14. Extension of Credit. Nothing herein contained obligates
Marco to extend credit to the Distributor, it being understood and
agreed that the extension of any credit shall be determined by Marco
from time to time.
15. Integration. The Agreement cancels any other agreement or
understanding which may exist between the Distributor and Marco
affecting this Agreement, or related to the selling or servicing of the
Products.
16. Governing Law. This Agreement shall be governed by the laws of
the State of Florida, except the conflict of laws provisions. Xxxxx County,
Florida will be the proper venue for any action brought hereunder.
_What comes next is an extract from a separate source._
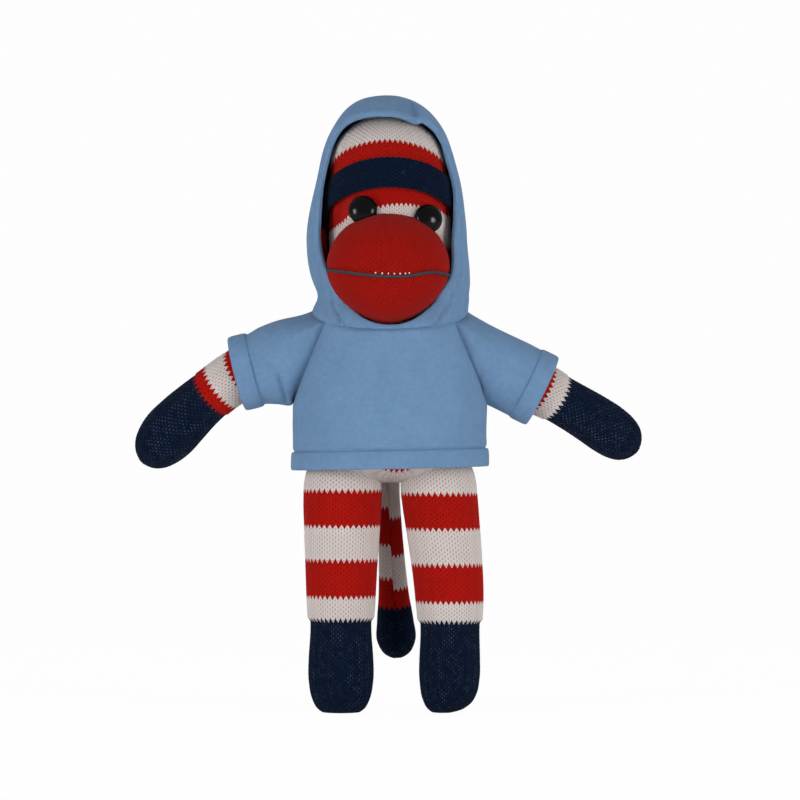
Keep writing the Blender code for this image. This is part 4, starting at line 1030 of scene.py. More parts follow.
# %% [markdown]
# ## The muzzle
# The muzzle is the sock's red heel, stuffed and sewn to the face: a dome that looks forward, rounder above
# than below. Its wales run upright and spread out over the dome like the lines on a globe, so its stitch
# coordinates are angles about a point inside it. The mouth's yarn pulls a fold into it.

# %% Muzzle
MUZZLE_HEIGHT = 197.6 * MM
MUZZLE_HALF_WIDTH = 27 * MM
MUZZLE_HALF_HEIGHT = 24.8 * MM
MUZZLE_REACH = 47 * MM
MUZZLE_SAG = 2.5 * MM
MUZZLE_DEPTH_SHARES = (0.05, 0.30, 0.52, 0.68, 0.82, 0.92, 0.98, 1)
MUZZLE_SIZE_SHARES = (0.96, 1, 1, 0.94, 0.80, 0.59, 0.31, 0)
MUZZLE_POWERS = (2.05, 1.68)
MUZZLE_ASIDE = -0.8 * MM
MUZZLE_KNIT_RADIUS = MUZZLE_REACH + 10 * MM
MOUTH_PLACES = np.array((-27, -17, -10, -2, 8, 12, 17, 21, 27)) * MM
MOUTH_DROPS = np.array((-0.3, -1.1, -1.9, -2.5, -2.5, -2.0, -1.1, -1.1, -2.6)) * MM
MOUTH_FOLD = 0.6 * MM
MOUTH_FOLD_ABOVE = 0.5 * MM
MOUTH_FOLD_REACH = 1.4 * MM
MUZZLE_RELIEF = 0.25 * MM
MUZZLE_KNIT_BACK = 6 * MM
MUZZLE_STUFFING_DEPTH = 3.2 * MM
JAW_TILT = math.radians(28)

muzzle_path = Path(
    [(MUZZLE_ASIDE, 0, MUZZLE_HEIGHT), (MUZZLE_ASIDE, -MUZZLE_REACH / 2, MUZZLE_HEIGHT - MUZZLE_SAG / 2),
     (MUZZLE_ASIDE, -MUZZLE_REACH, MUZZLE_HEIGHT - MUZZLE_SAG)],
    across=(1, 0, 0),
)


def mouth_drop(x):
    """How far the mouth's line hangs below the dome's middle, through its measured places."""
    curve = through(np.stack([MOUTH_PLACES, MOUTH_DROPS], 1), 200)
    return np.interp(x, curve[:, 0], curve[:, 1])


def muzzle_grid(shrink, columns, step):
    """The dome from its seat in the face to its front. Its base is drawn in and tucked into the head."""
    along = muzzle_path.length * np.array(MUZZLE_DEPTH_SHARES)
    along[-1] -= shrink
    points = np.stack([along, MUZZLE_HALF_WIDTH * np.array(MUZZLE_SIZE_SHARES) - shrink], 1)
    points[-1, 1] = 0
    tucked = np.array([[along[0] + 1 * MM, 0], [along[0] + 0.5 * MM, MUZZLE_HALF_WIDTH * 0.5]])
    points = np.vstack([tucked, points])
    coarse = through(points, 600, None, points[-2] * (1, -1))
    profile = evenly(coarse, int(lengths(coarse)[-1] / step))
    shape = MUZZLE_HALF_HEIGHT / MUZZLE_HALF_WIDTH
    high = np.stack([profile[:, 0], profile[:, 1] * shape], 1)
    grid = swept(muzzle_path, high, columns, MUZZLE_POWERS, half_front=profile[:, 1])
    jaw_front = -(MUZZLE_HEIGHT - grid[..., 2]) * math.tan(JAW_TILT)
    below = grid[..., 2] < MUZZLE_HEIGHT
    grid[..., 1] = np.where(below, np.minimum(grid[..., 1], jaw_front), grid[..., 1])
    return grid


grid = muzzle_grid(0, 380, 0.45 * MM)
x, z = closing(grid)
y = np.hstack([grid[..., 1], grid[:, :1, 1]])
sideways = np.arctan2(x - MUZZLE_ASIDE, MUZZLE_KNIT_BACK - y) * MUZZLE_KNIT_RADIUS / WALE
downward = -np.arctan2(z - MUZZLE_HEIGHT, MUZZLE_KNIT_BACK - y) * MUZZLE_KNIT_RADIUS / COURSE
mouth_height = MUZZLE_HEIGHT + y / MUZZLE_REACH * MUZZLE_SAG + mouth_drop(x - MUZZLE_ASIDE)
fold = MOUTH_FOLD * beside((z - mouth_height)[:, :-1] - MOUTH_FOLD_ABOVE, MOUTH_FOLD_REACH)
grid = grid - outward(grid) * fold[..., None]
red_knit = knit_finish("muzzle_knit", HEEL_RED)
knit = knitted("muzzle_knit", grid, (sideways, downward), red_knit, relief=MUZZLE_RELIEF)
dress(knit, "head", "red_knit", "muzzle_skin", fill=1.0)
stuffed("muzzle_stuffing", "muzzle_filling", muzzle_grid(MUZZLE_STUFFING_DEPTH, 64, 2 * MM), "head", 1.0)
print("muzzle:", len(knit.data.polygons), "faces")

# %% [markdown]
# ## Yarn
# The mouth is one run of navy yarn, laid on the muzzle and caught by tiny stitches. Yarn is three plies
# twisted together, so its section is three lobes that turn as they go along it.

# %% Yarn
PLY_TWISTS_PER_RADIUS = 0.16
PLY_GROOVE_SHARE = 0.14
YARN_STEP_SHARE = 0.3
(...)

17. Attorney's Fees. In any dispute arising from this Agreement,
the prevailing party will be entitled to recover all costs, including
reasonable attorney's fees (through appeal, if necessary) from the other
party.
18. Notices. Notices required or permitted by this Agreement shall
be in writing and will be deemed given and received (i) upon personal
delivery to the president of the respective parties or if Distributor is
an individual to such individual, or (ii) 3 days after mailing,
certified mail, return receipt requested, postage prepaid to the
addresses set forth in this Agreement or to any other address later
provided, from time to time, by giving notice of the same to the other
party.
19. Misc. This Agreement shall not be construed against the party
causing it to be prepared. The Distributor unconditionally guarantee the
fulfillment of all of the Distributor's obligations under this
Agreement, as the same may be amended or renewed from time to time, and
the repayment of any sums now or later owed by the Distributor to Marco
and with respect to such guarantee waive notice of nonpayment, and
protest and acceptance and agree that Marco will not be required to xxx
the Distributor prior to enforcing this guarantee. Said guarantee maybe
terminated only by written cancellation sent to Marco and will be
effective only as to debts incurred subsequent to such notice.
MARCO OPHTHALMIC, INC., (SEAL)
a Florida corporation
By: Xxxxx Xxxxx
Its President
Distributor Name: Franklin Ophthalmic Instruments Co., Inc.